Student scientists cast a long shadow

by Carolyn Gramling
Thursday, January 5, 2012

Nate Burgess

Andy Olander explains his poster to scientists at the American Geophysical Union's annual meeting in December 2008. Turtle Haste

Shannon Hamilton (left) and Meagan Richards measure sun shadows. Turtle Haste

Scientists in Antarctica measure sun shadows cast by the pole marking the South Pole. Charlie Kaminski

Last December, in the enormous, fluorescent-lit hall of San Francisco’s Moscone Center South, thousands of geophysicists and geologists milled through dozens of aisles of poster displays, chatting enthusiastically about the latest in geophysical research at the annual meeting of the American Geophysical Union. Within each aisle, people clustered around the more intriguing displays, trying to hear more about a given researcher’s work. At the center of one such group, commanding his own audience, was the youngest scientist ever to present research at an AGU conference.

Middle-schooler Andy Olander, along with classmates Dylan Terry, Shannon Hamilton and Meagan Richards and science teacher Turtle Haste, all of James Monroe Middle School in Albuquerque, N.M., set out to test a simple hypothesis: that the length of shadows cast by the sun would increase in winter and decrease in summer. The experiment began as a small school project in mid-October 2007, but with data pouring in from scientists around the world — including at the South Pole — it turned into a unique, AGU-worthy collaboration.

The students designed their project in the best tradition of the scientific method — carefully proceeding from hypothesis to data collection to conclusions.
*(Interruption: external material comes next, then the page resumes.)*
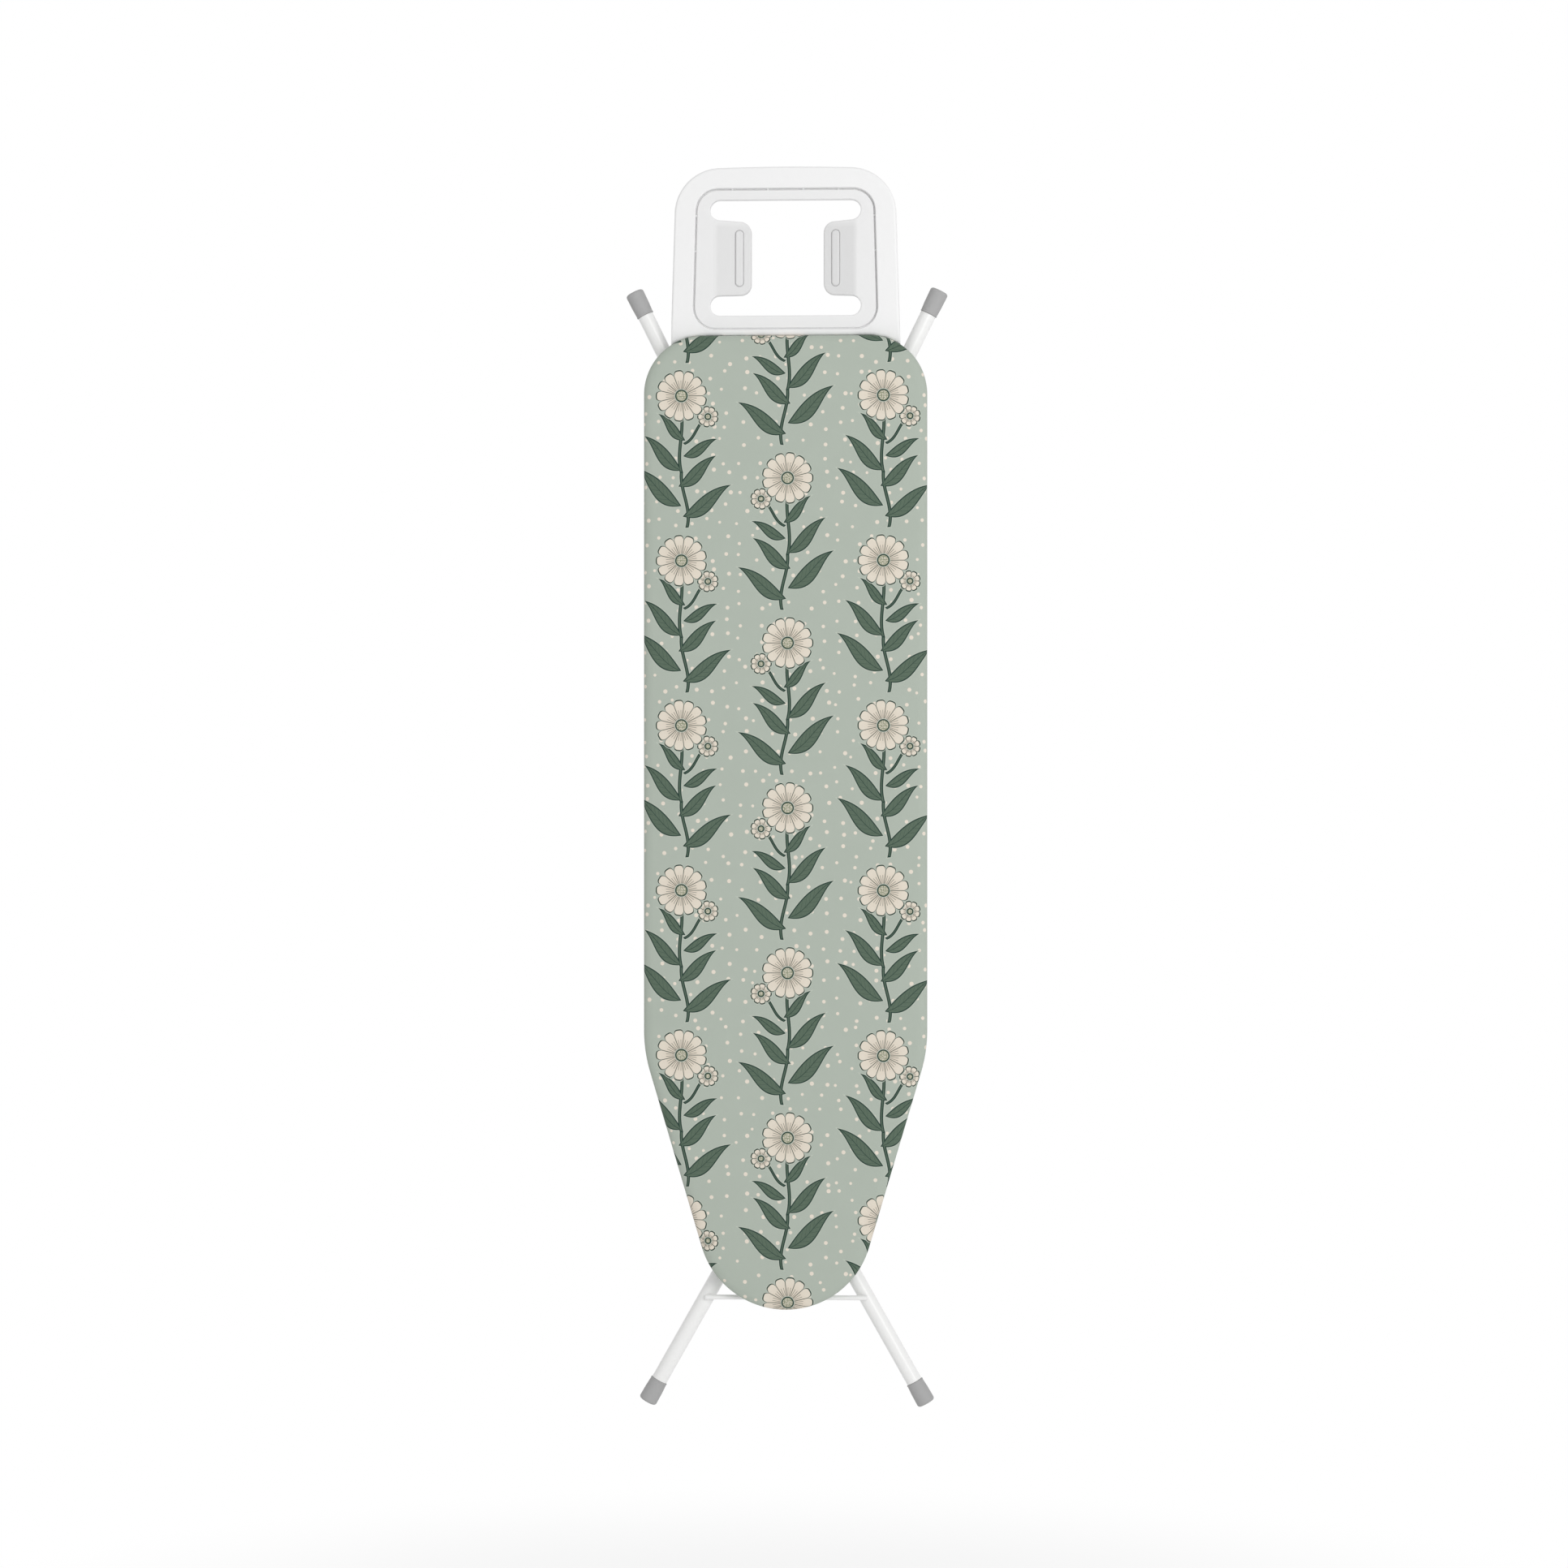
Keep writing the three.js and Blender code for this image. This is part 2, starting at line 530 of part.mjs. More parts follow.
// Torsion spring wound round the lever's pin, from a leg on the bracket's base to the lever's eye.
class SpringPath extends THREE.Curve {
  getPoint(t) {
    const { x, y } = LEVER_PIVOT;
    const radius = 2.5;
    const far = LEVER_HIGH + 7.4;
    const legShare = 0.12;
    if (t < legShare) {
      const left = 1 - t / legShare;
      return new THREE.Vector3(x + 9 * left, y - radius - 1.05 * left, far);
    }
    const wound = (t - legShare) / (1 - legShare);
    const angle = -Math.PI * (0.5 + 2 * 4.25 * wound);
    return new THREE.Vector3(x + radius * Math.cos(angle), y + radius * Math.sin(angle), far - 6.5 * wound);
  }
}

function leverSpring() {
  const section = new THREE.Shape(circle(0.55, 4));
  const settings = { extrudePath: new SpringPath(), steps: 36, bevelEnabled: false };
  const geometry = new THREE.ExtrudeGeometry(section, settings);
  return named('lever_spring', geometry, ZINC);
}

// ---- leg frames ----

// Centre line of a leg tube, visited only at its ends and round its bend.
class LegPath extends THREE.Curve {
  constructor(frame, side, startZ, footLength) {
    super();
    const splay = rad(frame.splayDeg);
    const tangentLength = BEND_RADIUS * Math.tan(splay / 2);
    const bendStart = frame.bendZ - frame.away * tangentLength;
    const steps = 4;
    this.stations = [[frame.x, startZ, 0]];
    for (let i = 0; i <= steps; i += 1) {
      const angle = (splay * i) / steps;
      const x = frame.x + BEND_RADIUS * (1 - Math.cos(angle));
      this.stations.push([x, bendStart + frame.away * BEND_RADIUS * Math.sin(angle), angle]);
    }
    const foot = footCentre(frame);
    const endX = foot.x - footLength * Math.sin(splay);
    const endZ = foot.z - frame.away * footLength * Math.cos(splay);
    this.stations.push([endX, endZ, splay]);
    this.side = side;
    this.away = frame.away;
  }

  station(t) {
    return this.stations[Math.round(t * (this.stations.length - 1))];
  }

  getPoint(t) {
    const [x, z] = this.station(t);
    return new THREE.Vector3(this.side * x, LEG_Y, z);
  }

  getPointAt(t) {
    return this.getPoint(t);
  }

  getTangentAt(t) {
    const angle = this.station(t)[2];
    return new THREE.Vector3(this.side * Math.sin(angle), 0, this.away * Math.cos(angle));
  }
}

// Middle of a foot's end face. Both pairs of feet are as far from the centre pivot.
function footCentre(frame) {
  const lean = rad(INNER.splayDeg);
  const lowest = (FOOT_RADIUS - FOOT_ROUND) * Math.sin(lean) + FOOT_ROUND * (1 - Math.cos(lean));
  const z = CENTRE_Z + frame.away * (CENTRE_Z - lowest);
  return { x: frame.x + Math.abs(z - frame.bendZ) * Math.tan(rad(frame.splayDeg)), z };
}

function legTube(frame, side, startZ) {
  const path = new LegPath(frame, side, startZ, FOOT_LENGTH + GAP);
  const section = new THREE.Shape(circle(TUBE_RADIUS, 16));
  section.holes.push(new THREE.Path(circle(TUBE_BORE, 8)));
  const steps = path.stations.length - 1;
  const tube = solid(new THREE.ExtrudeGeometry(section, { extrudePath: path, steps, bevelEnabled: false }));
  const reach = [frame.x - 15, frame.x + 15].map((x) => side * x).sort((a, b) => a - b);
  const bolt = solid(rodX(BOLT_RADIUS + GAP, ...reach, LEG_Y, CENTRE_Z, 12));
  return geometryOf(cut(tube, bolt));
}

// Plug-in foot: a stem inside the tube, a shoulder on its end and a flared, round-edged body.
function foot() {
  const stem = 16;
  const profile = points([0, -stem], [TUBE_BORE - 1.2, -stem], [TUBE_BORE - 1.2, 0],
    [FOOT_RIM_RADIUS - 0.5, 0], [FOOT_RIM_RADIUS, 0.8]);
  profile.push(...arc(FOOT_RADIUS - FOOT_ROUND, FOOT_LENGTH - FOOT_ROUND, FOOT_ROUND, 0, 90, 3));
  profile.push(new THREE.Vector2(0, FOOT_LENGTH));
  return new THREE.LatheGeometry(profile, 16);
}

function placedFoot(name, frame, side) {
  const splay = rad(frame.splayDeg);
  const direction = new THREE.Vector3(side * Math.sin(splay), 0, frame.away * Math.cos(splay));
  const end = footCentre(frame);
  const mesh = named(name, foot(), GREY_PLASTIC);
  mesh.quaternion.setFromUnitVectors(new THREE.Vector3(0, 1, 0), direction);
  mesh.position.set(side * end.x, LEG_Y, end.z).addScaledVector(direction, -FOOT_LENGTH);
  return mesh;
}

// Cross wire with rounded ends, resting on the board side of a pair of tubes.
function crossWire(frame, z) {
  const reach = frame.x + Math.abs(z - frame.bendZ) * Math.tan(rad(frame.splayDeg)) + 1.5;
  const round = 1.4;
  const profile = [
    new THREE.Vector2(0, -reach),
    ...arc(WIRE_RADIUS - round, round - reach, round, -90, 0, 2),
    ...arc(WIRE_RADIUS - round, reach - round, round, 0, 90, 2),
    new THREE.Vector2(0, reach),
  ];
  const y = LEG_Y - TUBE_RADIUS - GAP - WIRE_RADIUS;
  return new THREE.LatheGeometry(profile, 10).rotateZ(Math.PI / 2).translate(0, y, z);
}

// Bolt of the centre pivot: domed head inside the inner tube, nut outside the outer one.
function pivotBolt(side) {
  const ends = (from, to) => [side * from, side * to].sort((a, b) => a - b);
  const innerFace = INNER.x - TUBE_RADIUS - GAP;
  const outerFace = OUTER.x + TUBE_RADIUS + GAP;
  const shank = solid(rodX(BOLT_RADIUS, ...ends(innerFace - 1, outerFace + 5.5), LEG_Y, CENTRE_Z, 12));
  const head = solid(rodX(6, ...ends(innerFace - 2.6, innerFace), LEG_Y, CENTRE_Z, 16));
  const nut = solid(rodX(5.8, ...ends(outerFace, outerFace + 4.2), LEG_Y, CENTRE_Z, 6));
  return geometryOf(join(shank, head, nut));
}

// Washer that keeps the crossing tubes apart.
function pivotSpacer(side) {
  const faces = [INNER.x + TUBE_RADIUS + GAP, OUTER.x - TUBE_RADIUS - GAP];
  const ends = faces.map((x) => side * x).sort((a, b) => a - b);
  const disc = solid(rodX(8, ...ends, LEG_Y, CENTRE_Z, 16));
  const bore = solid(rodX(BOLT_RADIUS + GAP, ends[0] - 1, ends[1] + 1, LEG_Y, CENTRE_Z, 12));
  return geometryOf(cut(disc, bore));
}

// Nylon sleeve on the slide bar, running in the slot of one web of the rack.
function slideGlide(side) {
  const ends = [27, 33].map((x) => side * x).sort((a, b) => a - b);
  const z = CENTRE_Z - ARM;
  const sleeve = solid(rodX(GLIDE_RADIUS, ...ends, ROD_Y, z, 20));
  const bore = solid(rodX(SLIDE_NECK.radius + GAP, ends[0] - 1, ends[1] + 1, ROD_Y, z, 14));
  return geometryOf(cut(sleeve, bore));
}

// Rod across the inner tubes' upper ends, on which the whole leg frame turns.
function pivotRod(z) {
  const reach = INNER.x + TUBE_RADIUS;
  return named('inner_pivot_rod', rodX(PIVOT_ROD_RADIUS, -reach, reach, ROD_Y, z, 16), WHITE_ENAMEL);
}

// Bar across the outer tubes' lower ends, turned down to a neck that runs in the rack.
function slideBar(z) {
  const reach = OUTER.x + TUBE_RADIUS;
  const profile = points([0, -reach], [PIVOT_ROD_RADIUS, -reach], [PIVOT_ROD_RADIUS, -SLIDE_NECK.reach],
    [SLIDE_NECK.radius, -SLIDE_NECK.reach], [SLIDE_NECK.radius, SLIDE_NECK.reach],
    [PIVOT_ROD_RADIUS, SLIDE_NECK.reach], [PIVOT_ROD_RADIUS, reach], [0, reach]);
  const geometry = new THREE.LatheGeometry(profile, 16).rotateZ(Math.PI / 2).translate(0, ROD_Y, z);
  return named('slide_bar', geometry, WHITE_ENAMEL);
}

// ---- assembly ----

function boardPieces() {
  return [
    cover(), pad(), meshPanel(), edgeFrame(), ironRest(), restCrossmember(),
    named('rest_strap_left', restStrap(-1), WHITE_ENAMEL),
    named('rest_strap_right', restStrap(1), WHITE_ENAMEL),
    ...numbered('rest_screw', restScrewPlaces(), REST_FRONT + REST_WALL + 6),
    ...numbered('strap_rivet', strapRivetPlaces(), HEM_BACK - SHEET - 1),
    pivotBracket(), heightRack(), leverBracket(), leverPin(), leverSpring(),
    releasePlate(), releaseLever(), leverGrip(),
  ];
}

function innerFrame() {
  const top = CENTRE_Z + ARM;
  return [
    named('inner_tube_left', legTube(INNER, -1, top + TUBE_OVERHANG), WHITE_ENAMEL),
    named('inner_tube_right', legTube(INNER, 1, top + TUBE_OVERHANG), WHITE_ENAMEL),
    pivotRod(top),
    named('inner_cross_wire', crossWire(INNER, 120.7), WHITE_ENAMEL),
    placedFoot('inner_foot_left', INNER, -1),
    placedFoot('inner_foot_right', INNER, 1),
  ];
}

function outerFrame() {
  const low = CENTRE_Z - ARM;
  return [
    named('outer_tube_left', legTube(OUTER, -1, low - TUBE_OVERHANG), WHITE_ENAMEL),
    named('outer_tube_right', legTube(OUTER, 1, low - TUBE_OVERHANG), WHITE_ENAMEL),
    slideBar(low),
    named('slide_glide_left', slideGlide(-1), GREY_PLASTIC),
    named('slide_glide_right', slideGlide(1), GREY_PLASTIC),
    named('outer_cross_wire', crossWire(OUTER, 1098), WHITE_ENAMEL),
    placedFoot('outer_foot_left', OUTER, -1),
    placedFoot('outer_foot_right', OUTER, 1),
    named('pivot_bolt_left', pivotBolt(-1), ZINC),
    named('pivot_bolt_right', pivotBolt(1), ZINC),
    named('pivot_spacer_left', pivotSpacer(-1), GREY_PLASTIC),
    named('pivot_spacer_right', pivotSpacer(1), GREY_PLASTIC),
  ];
}

const ironingBoard = new THREE.Group();
ironingBoard.name = 'ironing_board';
ironingBoard.add(...boardPieces(), ...innerFrame(), ...outerFrame());
ironingBoard.position.copy(HANG).negate();

export default ironingBoard;
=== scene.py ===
"""A folding ironing board hung up by its iron rest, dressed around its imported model."""

from __future__ import annotations

import json
import logging
import math
from dataclasses import dataclass
from enum import Enum
from functools import reduce
from itertools import accumulate
from typing import Any, Iterable, Sequence

import bmesh
import bpy
from bmesh.types import BMEdge, BMesh, BMVert
from bpy.types import ID, Material, Mesh, NodeSocket, NodeTree, Object, World
from mathutils import Matrix, Vector, noise

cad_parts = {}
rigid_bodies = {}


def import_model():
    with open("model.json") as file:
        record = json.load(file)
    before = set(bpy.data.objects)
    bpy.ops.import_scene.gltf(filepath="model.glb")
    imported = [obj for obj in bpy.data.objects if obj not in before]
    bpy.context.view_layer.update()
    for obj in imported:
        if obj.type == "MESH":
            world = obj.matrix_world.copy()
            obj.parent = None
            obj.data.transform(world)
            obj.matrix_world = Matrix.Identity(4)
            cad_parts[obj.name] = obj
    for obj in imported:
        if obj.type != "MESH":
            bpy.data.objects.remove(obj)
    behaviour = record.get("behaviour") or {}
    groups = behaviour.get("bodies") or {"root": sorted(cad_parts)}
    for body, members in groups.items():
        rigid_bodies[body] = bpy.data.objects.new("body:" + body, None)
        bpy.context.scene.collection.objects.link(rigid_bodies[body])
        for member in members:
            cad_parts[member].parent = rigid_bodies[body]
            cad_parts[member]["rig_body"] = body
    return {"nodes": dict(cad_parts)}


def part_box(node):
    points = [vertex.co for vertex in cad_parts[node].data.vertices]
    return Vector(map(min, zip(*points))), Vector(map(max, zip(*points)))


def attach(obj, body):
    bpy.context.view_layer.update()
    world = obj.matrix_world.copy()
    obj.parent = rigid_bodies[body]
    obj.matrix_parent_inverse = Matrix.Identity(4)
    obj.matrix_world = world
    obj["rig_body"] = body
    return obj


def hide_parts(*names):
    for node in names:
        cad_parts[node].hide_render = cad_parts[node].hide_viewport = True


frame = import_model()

LOG = logging.getLogger("ironing_board")
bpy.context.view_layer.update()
MM = 0.001
WELD = 0.002 * MM
COVER_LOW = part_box("cover")[0]
TONGUES = (COVER_LOW.z + 1.1436, COVER_LOW.z + 1.2263)
SIDES = {-1: "left", 1: "right"}
ACROSS, BACK = Vector((1, 0, 0)), Vector((0, 1, 0))
TO_FRONT = Matrix(((1, 0, 0, 0), (0, 0, -1, 0), (0, 1, 0, 0), (0, 0, 0, 1)))
Profile = list[tuple[float, float]]


class Body(Enum):
    """The bodies of the model that pieces ride on."""

    BOARD = "board"
    INNER = "inner_frame"
    OUTER = "outer_frame"
    LEVER = "lever"
    RELEASE = "release"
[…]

The design of the project was simple: The students planted a one-meter-long stick in front of their school perpendicular to the ground, and measured the length of the shadows that it cast at noon once a week. They began their project after the autumnal equinox, the time of year when the sun is vertically above the equator and day and night are of about equal length. Shadows, they determined, should therefore change as the angle of the sun relative to the equator changes. “We predicted that as you get closer to the [winter] solstice, the shadows would get longer,” Olander says.

The winter solstice happened to be Olander’s birthday, he says — and that year, he got “a really good Christmas/birthday gift.” Through contacts at New Mexico Tech’s Mount Erebus Volcano Observatory, Haste got in touch with scientists at the Palmer and Amundsen-Scott research stations in Antarctica, who agreed to do their own parallel shadow-length measurements.

Following the middle school students' experimental setup, the Antarctic researchers — Al Baker and Philip Spindler — planted their own meter-stick to measure sun shadows and calculate the sun’s angle relative to Earth. In December — at the solstice — the students and Antarctic scientists compared notes on their sun shadows via a satellite call.

In general, Olander says, shadow lengths were longer at the South Pole than in New Mexico, but as the angle of the sun decreased with the approach of the winter solstice, the lengths of shadows at all locations increased, supporting the students' hypothesis.

After the winter solstice, both teams continued collecting measurements through the spring and summer. But the collaboration didn’t stop there: As news of the project spread with the help of U.S. Geological Survey collaborators and Haste’s blog updates on the International Polar Year’s Web site, more international partners got involved. They began submitting their own sun shadow data for the spring equinox from many more far-flung places, including China, Egypt, Norway and Russia, as well as locations across the United States, from Wisconsin to Colorado to California. The scientists who have participated in the experiment “have been absolutely fabulous,” Haste says.

Based on their winter solstice measurements, the New Mexico students made predictions for the spring measurements, and then compared them with the actual data. It may not be a cure for cancer, Haste commented on her IPY blog, but the collaborative project was a great learning experience for the students: One student was surprised to discover that the few degrees of latitude difference between Russia and Norway produce such a great difference in shadow length. The data from Egypt prompted another student, Haste noted, to think about the history of mathematics.

Meanwhile, more than a year after embarking on the project, Olander stood next to his poster in the Moscone Center, patiently fielding questions from the crowd gathered around him. “Science and math are my favorite subjects,” Olander said — and he was quickly learning not only the process of science, but also how to present research, from turning in an abstract to schmoozing with conference attendees. He was using the poster session, he said, to draw new collaborators into the project. “I’ve been picking up people throughout the day.”

But the experience wasn’t just about work, he added. “I’m enjoying myself.”